Second, the game has no real sense of story progression. Metroid games in the past used the environment, communication terminals, or enemy scans to tell a slow burning story. This built a feeling of increasing dread throughout the journey, resulting in a satisfying climax when you realize what’s going on. Samus Returns often feels like you’re just kind of stumbling into the next area or boss battle. It makes Samus feel like less of a finely tuned bounty hunter and more of a clueless adventurer. Metroid games have, for the most part, always been light on story anyway, but I would have enjoyed a more in-depth narrative told in those classic ways which only Metroid can.

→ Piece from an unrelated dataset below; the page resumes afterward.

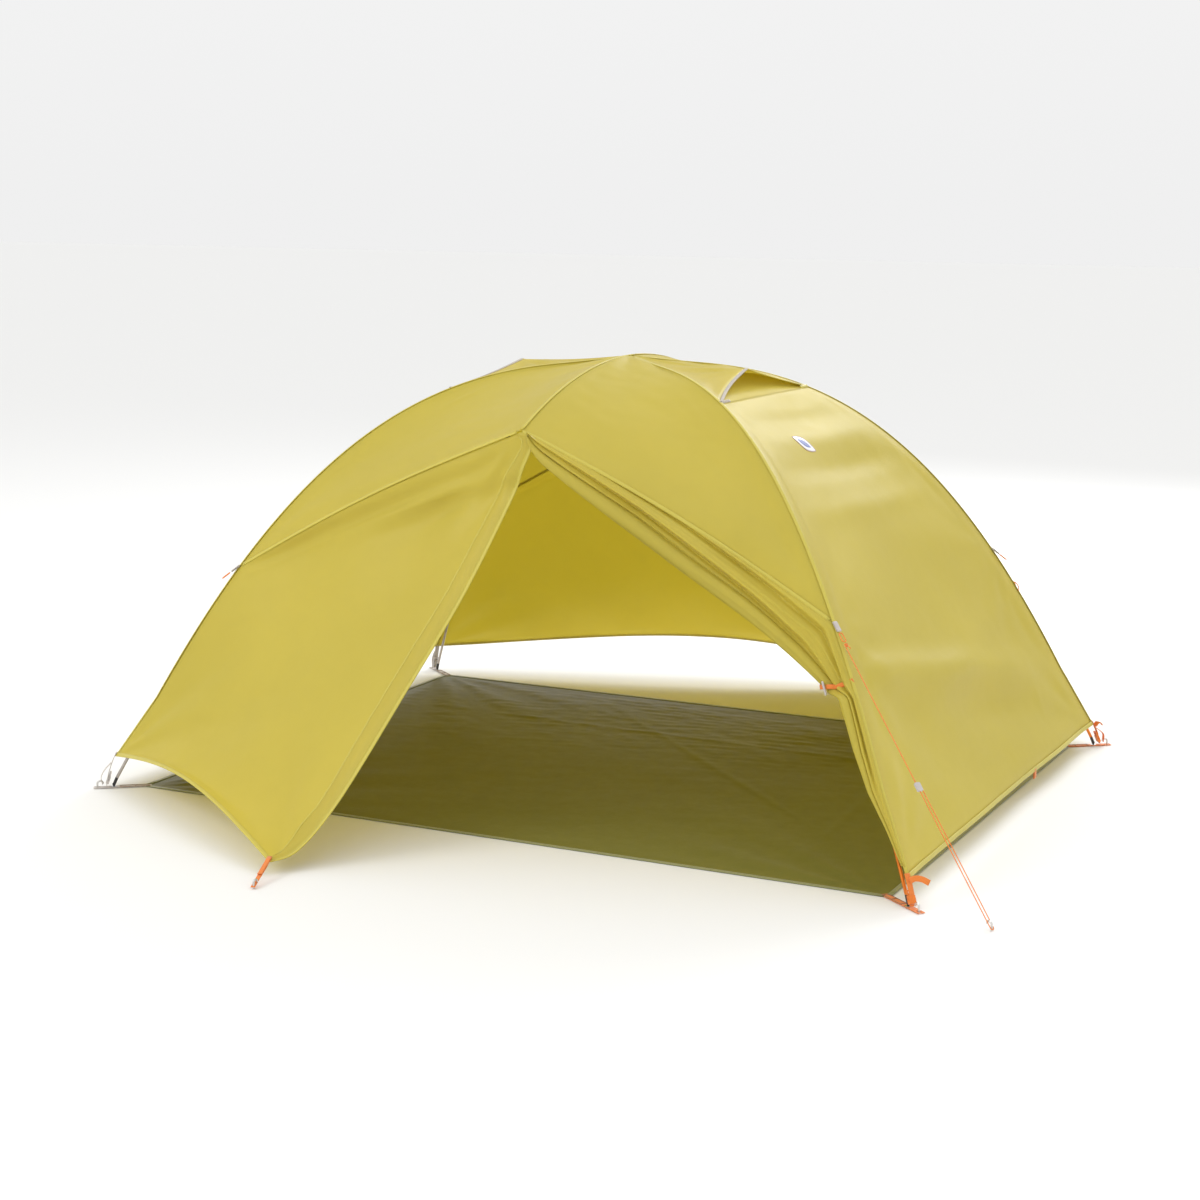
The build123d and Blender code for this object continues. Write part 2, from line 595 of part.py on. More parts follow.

At the end of my journey, I clocked about 16 hours to achieve 100% on my first play through. It was every bit as joyous as previous Metroid games, and I never felt like I was being dragged along. I can recommend this game to Metroid fans, regardless of how weary you might be, or anyone who likes a solid adventure. It might be a safe reimagining of a previous entry in Metroid’s history, but it does the job in superb fashion. I hope the success of this game not only encourages Nintendo to revisit other franchises that haven’t been touched in a while, but also encourages them to open their doors to talented third party developers who grew up on their library and want to help make a legacy that we can all love.
As a footnote, if you are fortunate enough to get your hands on the new Metroid Amiibo, you are able to unlock a “Fusion Mode”. This increased the difficulty by about 4x and allows you to sport the classic suit from Metroid Fusion for the GBA. The increase in difficulty is intense, and the Amiibo is squishy!